Short story by H. P. Lovecraft

"In the Vault" is a short story by American horror fiction writer H. P. Lovecraft, written on September 18, 1925, and first published in the November 1925 issue of the amateur press journal Tryout.

==Plot==
George Birch, an undertaker for the New England town of Peck Valley, finds himself trapped in the vault where coffins are stored during winter for burial in the spring. When Birch stacks the coffins to reach a transom window, his feet break through the lid of the top coffin, injuring his ankles and forcing him to crawl out of the vault.

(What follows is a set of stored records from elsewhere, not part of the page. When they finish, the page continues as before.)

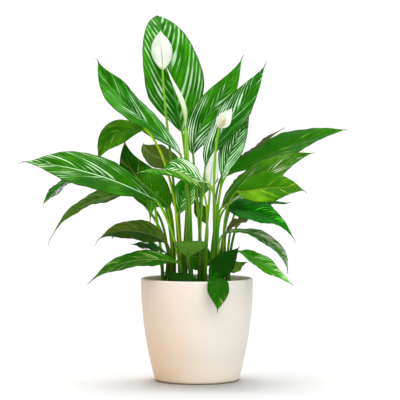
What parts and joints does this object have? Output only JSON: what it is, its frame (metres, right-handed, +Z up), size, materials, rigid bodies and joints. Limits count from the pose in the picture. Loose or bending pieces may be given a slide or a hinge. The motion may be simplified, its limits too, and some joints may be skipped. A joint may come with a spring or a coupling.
{
  "type": "potted peace lily",
  "caption": "Potted peace lily: a clump of long-stalked pointed leaves and white spathe flowers standing in soil in a plain tapered cream cover pot.",
  "frame": {"origin": "middle of the pot's flat underside, where it stands on the floor", "axes": "+Z up; the picture looks along +Y, so -Y is the plant's front and +X its right"},
  "size_m": [0.5652, 0.3748, 0.6587],
  "materials": {
    "pot": "satin",
    "soil": "matte",
    "leaf_bright": "satin",
    "leaf_mid": "satin",
    "leaf_dark": "satin",
    "leaf_olive": "satin",
    "leaf_young": "satin",
    "scape": "satin",
    "spathe": "satin",
    "spadix": "matte"
  },
  "bodies": {
    "root": {"leaf_top": "leaf_bright", "leaf_left_high": "leaf_bright", "leaf_left_arched": "leaf_mid", "leaf_left_long": "leaf_mid", "leaf_left_far": "leaf_dark", "leaf_left_hanging": "leaf_olive", "leaf_left_dark": "leaf_dark", "leaf_left_olive": "leaf_olive", "leaf_centre_upper": "leaf_bright", "leaf_centre_lower": "leaf_bright", "leaf_right_peak": "leaf_bright", "leaf_right_bright": "leaf_bright", "leaf_right_inner": "leaf_mid", "leaf_right_long": "leaf_mid", "leaf_right_under": "leaf_mid", "leaf_right_strip": "leaf_olive", "leaf_right_young": "leaf_young", "leaf_right_dark": "leaf_dark", "leaf_right_small": "leaf_mid", "leaf_right_drooping": "leaf_bright", "leaf_right_olive": "leaf_olive", "leaf_low_right": "leaf_mid", "leaf_low_dark": "leaf_dark", "leaf_low_olive": "leaf_olive", "leaf_front_rim": "leaf_mid", "leaf_left_brown": "leaf_olive", "leaf_left_shade": "leaf_dark", "leaf_low_left": "leaf_mid", "leaf_low_front": "leaf_dark", "leaf_front_grey": "leaf_mid", "leaf_stem_grey": "leaf_dark", "leaf_stem_brown": "leaf_olive", "leaf_stem_small": "leaf_mid", "leaf_back_right": "leaf_mid", "leaf_back_middle": "leaf_mid", "leaf_back_left": "leaf_mid", "leaf_back_low_right": "leaf_dark", "leaf_back_low_left": "leaf_dark", "leaf_back_low_middle": "leaf_dark", "scape_back_view": "scape", "spathe_back_view": "spathe", "spadix_back_view": "spadix", "scape_rolled": "scape", "spathe_rolled": "spathe", "scape_open": "scape", "spathe_open": "spathe", "spadix_open": "spadix", "scape_low": "scape", "spathe_low": "spathe", "spadix_low": "spadix", "pot": "pot", "soil": "soil"}
  },
  "joints": []
}
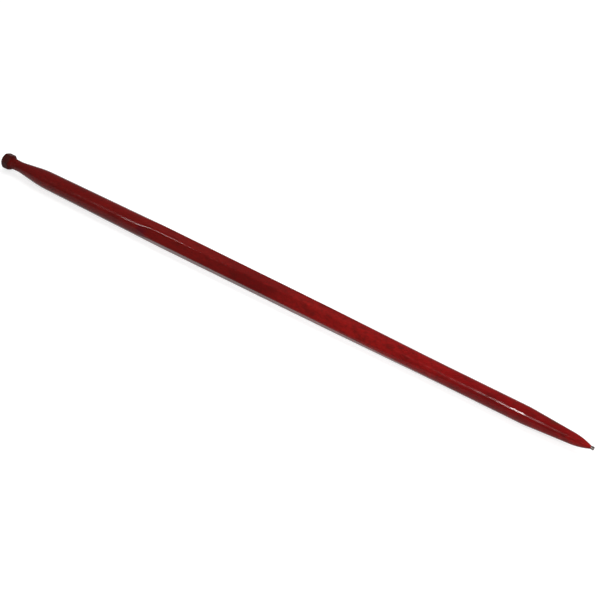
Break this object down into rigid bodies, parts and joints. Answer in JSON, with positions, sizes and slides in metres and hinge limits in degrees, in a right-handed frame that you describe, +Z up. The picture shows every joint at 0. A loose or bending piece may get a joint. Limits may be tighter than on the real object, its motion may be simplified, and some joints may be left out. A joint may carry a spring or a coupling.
{
  "type": "bale spear",
  "caption": "Forged steel bale spear: threaded stud with hexagon nut, tapered seat, long round shank, six-sided body and blunt point.",
  "frame": {"origin": "on the bar's axis, at the wide end of the tapered seat, where the spear stops in its socket", "axes": "+X along the bar to its point, +Z up and square to one of its six flats, +Y to the left of the point"},
  "size_m": [1.245, 0.0376, 0.0354],
  "materials": {
    "red_enamel": "gloss",
    "painted_nut": "satin"
  },
  "bodies": {
    "root": {"tine": "red_enamel", "hex_nut": "painted_nut"}
  },
  "joints": []
}
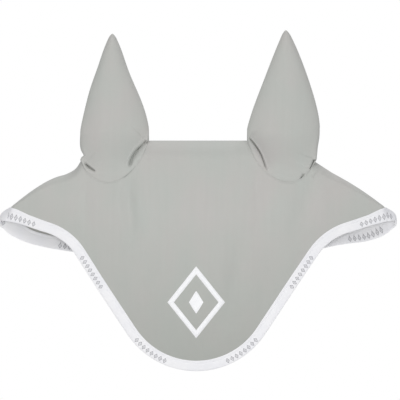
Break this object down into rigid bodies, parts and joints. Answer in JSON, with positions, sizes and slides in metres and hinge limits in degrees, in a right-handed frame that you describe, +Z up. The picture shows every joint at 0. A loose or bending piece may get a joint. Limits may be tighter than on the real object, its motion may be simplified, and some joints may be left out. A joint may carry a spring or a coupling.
{
  "type": "horse ear bonnet",
  "caption": "Soft ear bonnet for a horse: pointed forehead panel, shorter neck panel, hollow ear covers, bound hem and embroidered lozenge.",
  "frame": {"origin": "centre of the flat underside of the poll tape, which rests on the horse's poll between the ears", "axes": "+Z up, the forehead panel faces -Y, +X towards the horse's left ear"},
  "size_m": [0.5368, 0.0911, 0.4565],
  "materials": {
    "shell_fabric": "light grey stretch knit, matte, fine horizontal rib",
    "binding_tape": "white woven tape with small grey woven marks",
    "embroidery_thread": "white satin-stitch embroidery, slight sheen",
    "seam_thread": "grey sewing thread"
  },
  "bodies": {
    "root": {"left_front_panel": "shell_fabric", "right_front_panel": "shell_fabric", "front_binding": "binding_tape", "front_binding_stitch": "seam_thread", "left_wing_binding": "binding_tape", "right_wing_binding": "binding_tape", "poll_tape": "binding_tape", "badge_frame": "embroidery_thread", "badge_core": "embroidery_thread", "left_ear_base_seam": "seam_thread", "right_ear_base_seam": "seam_thread"},
    "neck": {"left_back_panel": "shell_fabric", "right_back_panel": "shell_fabric", "back_binding": "binding_tape", "back_binding_stitch": "seam_thread"},
    "left_ear_foot": {"left_ear_base": "shell_fabric"},
    "left_ear_cover": {"left_ear_front": "shell_fabric", "left_ear_back": "shell_fabric", "left_ear_seam": "seam_thread"},
    "right_ear_foot": {"right_ear_base": "shell_fabric"},
    "right_ear_cover": {"right_ear_front": "shell_fabric", "right_ear_back": "shell_fabric", "right_ear_seam": "seam_thread"}
  },
  "joints": [
    {"name": "hood_open", "type": "hinge", "parent": "root", "child": "neck", "pos_m": [0, 0, 0.00576], "axis": [1, 0, 0], "range_deg": [0, 20]},
    {"name": "left_ear_tilt", "type": "hinge", "parent": "root", "child": "left_ear_foot", "pos_m": [0.111, 0, -0.00984], "axis": [0.9563, 0, -0.2924], "range_deg": [-25, 30], "stiffness_Nm_per_rad": 0.1},
    {"name": "left_ear_turn", "type": "hinge", "parent": "left_ear_foot", "child": "left_ear_cover", "pos_m": [0.1153, 0, 0.02026], "axis": [0, 0, 1], "range_deg": [-40, 40], "stiffness_Nm_per_rad": 0.05},
    {"name": "right_ear_tilt", "type": "hinge", "parent": "root", "child": "right_ear_foot", "pos_m": [-0.111, 0, -0.00984], "axis": [0.9563, 0, 0.2924], "range_deg": [-25, 30], "stiffness_Nm_per_rad": 0.1},
    {"name": "right_ear_turn", "type": "hinge", "parent": "right_ear_foot", "child": "right_ear_cover", "pos_m": [-0.1153, 0, 0.02026], "axis": [0, 0, -1], "range_deg": [-40, 40], "stiffness_Nm_per_rad": 0.05}
  ]
}
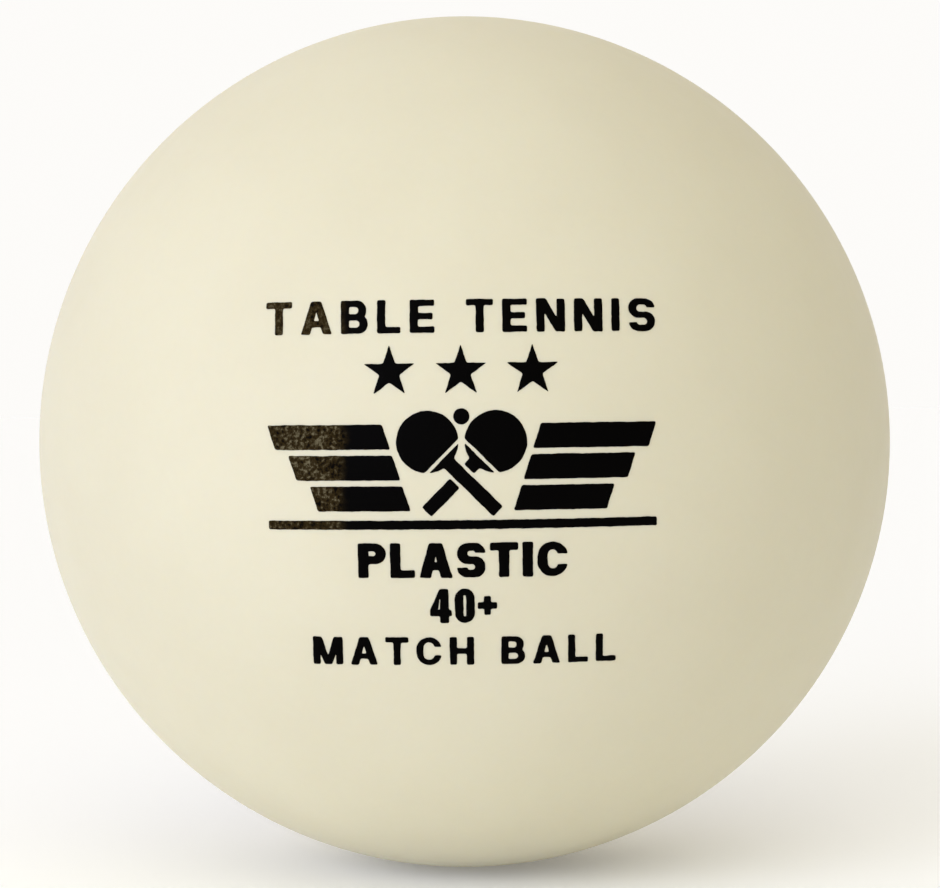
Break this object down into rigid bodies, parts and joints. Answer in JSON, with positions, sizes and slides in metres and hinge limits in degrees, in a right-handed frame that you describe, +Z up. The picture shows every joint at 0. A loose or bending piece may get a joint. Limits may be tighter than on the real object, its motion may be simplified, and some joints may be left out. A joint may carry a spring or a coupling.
{
  "type": "table tennis ball",
  "caption": "Hollow ivory plastic table tennis ball, two moulded half shells cemented over an inner spigot, with a black pad-printed face.",
  "frame": {"origin": "centre of the ball", "axes": "+Z up, the printed face looks along -Y, and +X is to the right of a viewer who reads the print; the seam lies in the XZ plane"},
  "size_m": [0.0402, 0.0404, 0.0402],
  "materials": {
    "ball_shell": "matte, finely tumbled ivory ABS plastic",
    "seam_cement": "cured solvent cement, ground flush",
    "print_ink": "matt black pad-printing ink"
  },
  "bodies": {
    "root": {"front_half_shell": "ball_shell", "rear_half_shell": "ball_shell", "seam_cement": "seam_cement", "top_line_ink": "print_ink", "grade_stars_ink": "print_ink", "emblem_ink": "print_ink", "bold_line_ink": "print_ink", "size_mark_ink": "print_ink", "bottom_line_ink": "print_ink"}
  },
  "joints": []
}
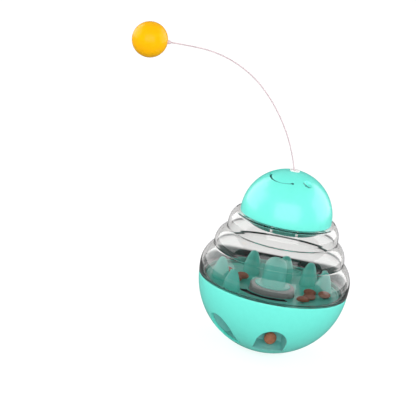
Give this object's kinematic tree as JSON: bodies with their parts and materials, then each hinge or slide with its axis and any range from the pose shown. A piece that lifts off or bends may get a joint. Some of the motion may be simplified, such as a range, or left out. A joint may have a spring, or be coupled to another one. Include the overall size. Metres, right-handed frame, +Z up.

Later, Dr. Davis investigates the vault, and finds that the top coffin was one of inferior workmanship, which Birch used as a repository for Asaph Sawyer, a vindictive citizen whom Birch had disliked, even though the coffin had originally been built for the much shorter Matthew Fenner. Davis finds that Birch had cut off Sawyer's feet in order to fit the body into the coffin, and the wounds on Birch's ankles are actually teeth marks.

==Inspiration==
"In the Vault" was based on a suggestion made in August 1925 by Charles W. Smith, editor of the amateur journal Tryout, which Lovecraft recorded in a letter: "an undertaker imprisoned in a village vault where he was removing winter coffins for spring burial, & his escape by enlarging a transom reached by the piling up of the coffins". Lovecraft accordingly dedicated the story to Smith.

==Reaction==
The story was rejected by Weird Tales in November 1925; according to Lovecraft, editor Farnsworth Wright feared that "its extreme gruesomeness would not pass the Indiana censorship", a reference to the controversy of C. M. Eddy, Jr.'s "The Loved Dead".

After being published in Tryout, the story was submitted in August 1926 to Ghost Stories, a "very crude" pulp magazine that specialized in "true" tales of the supernatural, which also rejected it. August Derleth urged Lovecraft to resubmit the story to Weird Tales in 1931, which finally published it in its April 1932 edition.

An H. P. Lovecraft Encyclopedia calls "In the Vault" "a commonplace tale of supernatural vengeance" in which "HPL attempts unsuccessfully to write in a more homespun, colloquial vein."